Pull every line of the entries that has the word "manifold".

Object modeling scripts:
------------------------------------------------------------------------
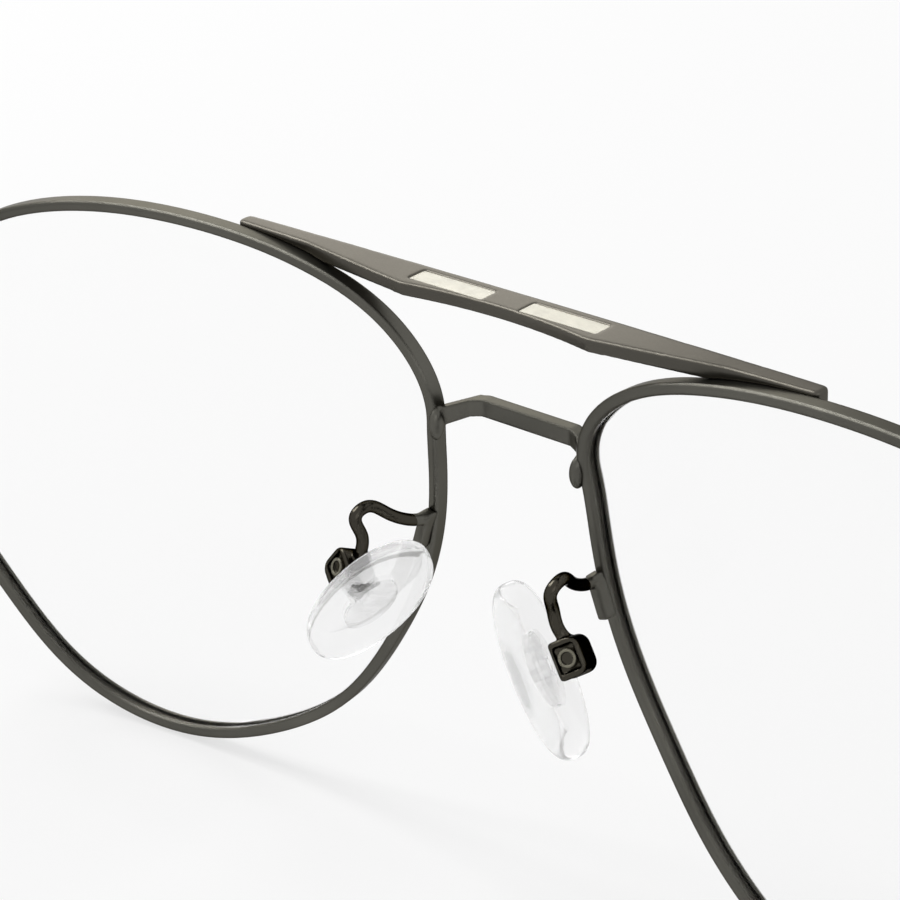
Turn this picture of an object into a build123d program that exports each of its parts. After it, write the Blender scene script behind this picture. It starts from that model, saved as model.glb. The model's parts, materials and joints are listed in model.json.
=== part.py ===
from build123d import *
from math import asin, atan2, cos, degrees, radians, sin, tan
import os

# Double bridge pilot eyeglasses with a metal frame and clear demo lenses.
# +X is the wearer's left, +Y runs back to the ears and +Z is up. Lengths are in millimetres.
# Each side is drawn once for the wearer's left, and mirrored for the right.

# Lens shape and rims
lens_centre_spacing = 68.1
rim_width = 54.5
rim_height = 47.3
rim_wall = 0.9
rim_depth = 1.5
rim_edge_round = 0.25
lens_curve_radius = 130.0
face_wrap_angle = 6.5
lens_setback = 1.36
groove_depth = 0.35
groove_width = 0.6
lens_groove_clearance = 0.03
lens_thickness = 1.2
rim_split_gap = 0.2
outline_steps = 40
cutter_overrun = 8.0

# Rim outline, clockwise from the nose side, in shares of half the rim's width and height
rim_outline_shares = [
    (-1.0, 0.526),
    (-0.965, 0.712),
    (-0.846, 0.847),
    (-0.626, 0.944),
    (-0.222, 0.998),
    (0.072, 0.993),
    (0.372, 0.944),
    (0.695, 0.796),
    (0.934, 0.483),
    (1.0, 0.103),
    (0.938, -0.32),
    (0.765, -0.616),
    (0.512, -0.882),
    (0.273, -0.984),
    (0.024, -0.992),
    (-0.310, -0.866),
    (-0.607, -0.620),
    (-0.780, -0.345),
    (-0.916, -0.037),
    (-0.976, 0.230),
]

# Brow bar
bar_length = 52.0
bar_height = 1.15
bar_top_height = 47.1
bar_tip_rise = 0.3
bar_front_bow = 0.8
bar_front_lead = 0.9
bar_tip_width = 1.45
bar_tip_round = 0.5
bar_shoulder_x = 19.0
bar_shoulder_y = 1.3
bar_shoulder_round = 8.0
bar_undercut = 0.5
bar_tip_undercut = 0.1
bar_kink_x = 8.3
bar_kink_y = 2.95
bar_kink_round = 2.0
bar_waist_y = 2.1
bar_edge_round = 0.2

# Recesses in the brow bar's top, and the pale inlays in them
recess_inner_x = 1.7
recess_outer_x = 8.4
recess_width = 1.65
recess_depth = 0.45
inlay_thickness = 0.4

# Lower bridge
bridge_below_bar = 9.2
bridge_strip_height = 1.3
bridge_strip_depth = 1.1
bridge_middle_y = -1.15
bridge_kink_x = 4.6
bridge_kink_taper = 0.35
bridge_kink_round = 0.9
bridge_end_x = 7.0
bridge_tab_inner_x = 6.5
bridge_tab_front_y = 0.5
bridge_tab_rear_y = 2.4
bridge_tab_leg_y = 1.5
bridge_tab_drop = 0.9
bridge_tab_height = 2.1
bridge_tab_leg_drop = 1.9
bridge_tab_round = 0.5

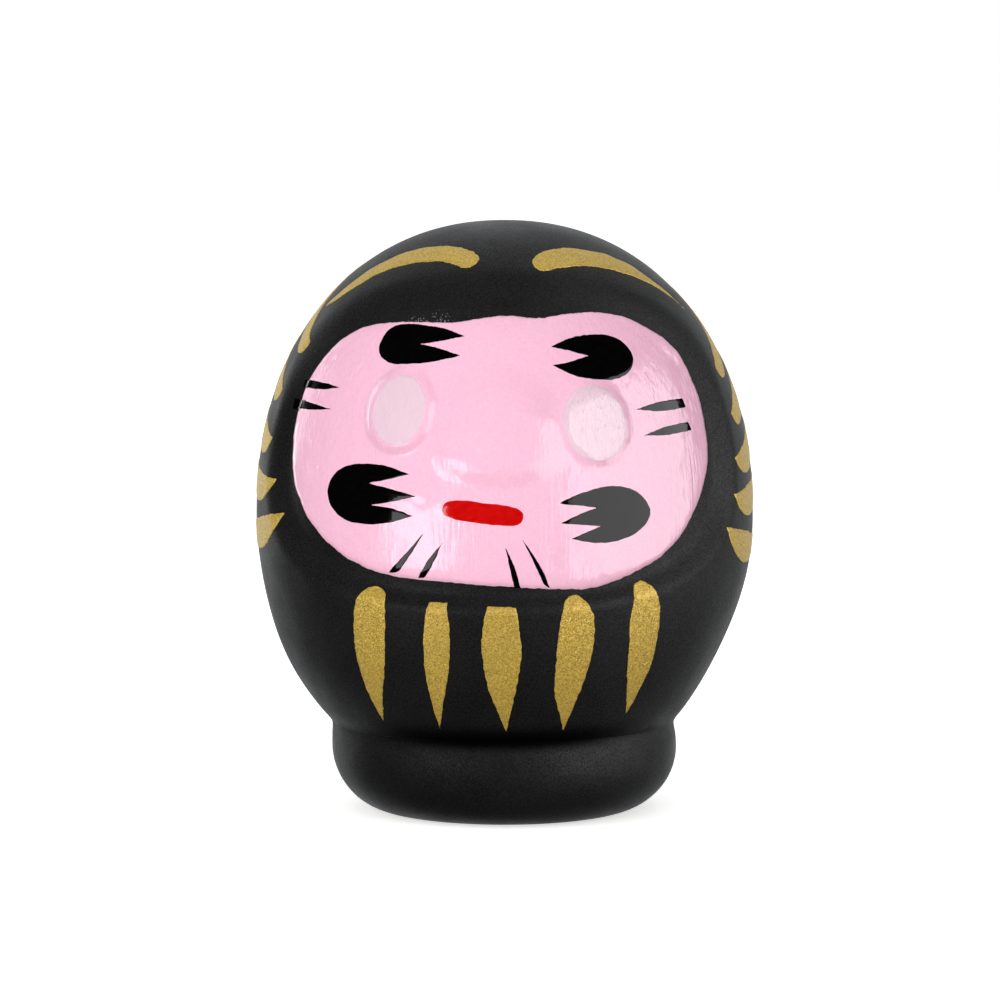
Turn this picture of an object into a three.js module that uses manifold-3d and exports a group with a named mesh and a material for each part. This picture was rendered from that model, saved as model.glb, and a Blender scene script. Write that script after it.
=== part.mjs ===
// Daruma doll: a hollow egg of papier-mache glued into a round clay weight, so that it stands by itself.
// A film of enamel covers the sunken face, and every brush stroke on it is a thin film of paint.
// Units are millimetres. +Z is up, the face looks along -Y, and the origin is the centre of the underside.
// Places on the skin are [angle, height]: degrees round the Z axis from the front, positive towards +X,
// and millimetres above the table. Left and right are the viewer's, so left is -X.
import * as THREE from "three";
import { mergeVertices } from "three/addons/utils/BufferGeometryUtils.js";
import Module from "manifold-3d";

const wasm = await Module();
wasm.setup();

// Driving dimensions
const HEIGHT = 60;
const BODY_RADIUS = 25.3;
const WAIST = HEIGHT / 2; // height of the widest ring
const UPPER_POWER = 2.15; // superellipse powers of the egg above and below its waist
const LOWER_POWER = 1.9;
const WALL = 1.6;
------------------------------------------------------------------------
| The answer |
Turn this picture of an object into a three.js module that uses manifold-3d and exports a group with a named mesh and a material for each part. This picture was rendered from that model, saved as model.glb, and a Blender scene script. Write that script after it.
import Module from "manifold-3d";